İzmir Alaçatı’da ise Warehouse by The Stay, her yıl olduğu gibi yine otelini sanatsal etkinliklere açıyor. İzmir merkezli FA Sanat Galerisi’yle işbirliğine giden The Stay, Ekrem Yalçındağ’ın yeni sergisine ev sahipliği yapıyor. Yalçındağ, “Nature. Form. Perform.” adlı sergisiyle sanatseverleri doğayla, biçimle ve performansla iç içe, düşündürücü ve ilham verici bir sanatsal deneyime davet ediyor.   
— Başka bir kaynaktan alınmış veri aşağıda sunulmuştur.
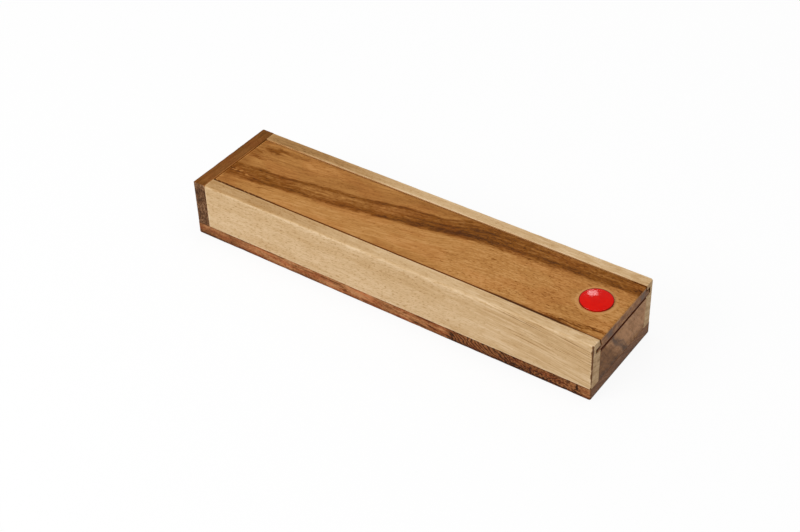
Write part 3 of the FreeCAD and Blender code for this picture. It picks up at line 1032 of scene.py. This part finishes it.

FA Sanat Galerisi ressam Füsun Dölek ile Aylin Girgin tarafından kuruldu. Sergi için ise sanatçının 2018 yılından günümüze uzanan, son üç döneminin yer aldığı özel bir seçkiden oluşuyor. Eserlerin yapımında kullanılan ağaç baskı ve ipek baskı teknikleri, doğayla kurulan fiziksel ve kavramsal bağı güçlendiriyor.


Karadenizli Ressamlar Urladam’da 

Yine İzmir’de kaliteli kültür sanat etkinliklerini çoğaltmak ve onlara erişimi kolaylaştırmak amacıyla kurulan Urladam Sanat Merkezi, Karadenizli ressamlardan Orhan Zafer ve Mümin Candaş’ın “Mavi ve Siyah” adlı sergilerini sanatseverlerle buluşturuyor. Küratörlüğünü sanat yazarı İbrahim Karaoğlu’nun yaptığı sergi 10 Temmuz’a kadar haftanın her günü izlenebilecek. Küratör Karaoğlu, bu sergiyi “İki ayrı duygu yolculuğu” olarak tanımladığı manifestosunda, “Aynı denizin kıyısında büyümüşler. Yoğun sanatsal süreçleri paylaşarak birbirlerini çoğaltan ve derinleştiren iki kadim dost onlar. Her biri farklı üslup, renk ve gerçeklikler üzerinden tanımlıyor sanatını. Karşıtlıklar içinde bir diyalog bu sergi: Biri insanın olmadığı bir ıssızlığı ve suskuyu, diğeri insanın içindeki ıssızlığı ve iç sesleri resmediyor” ifadelerini kullanıyor.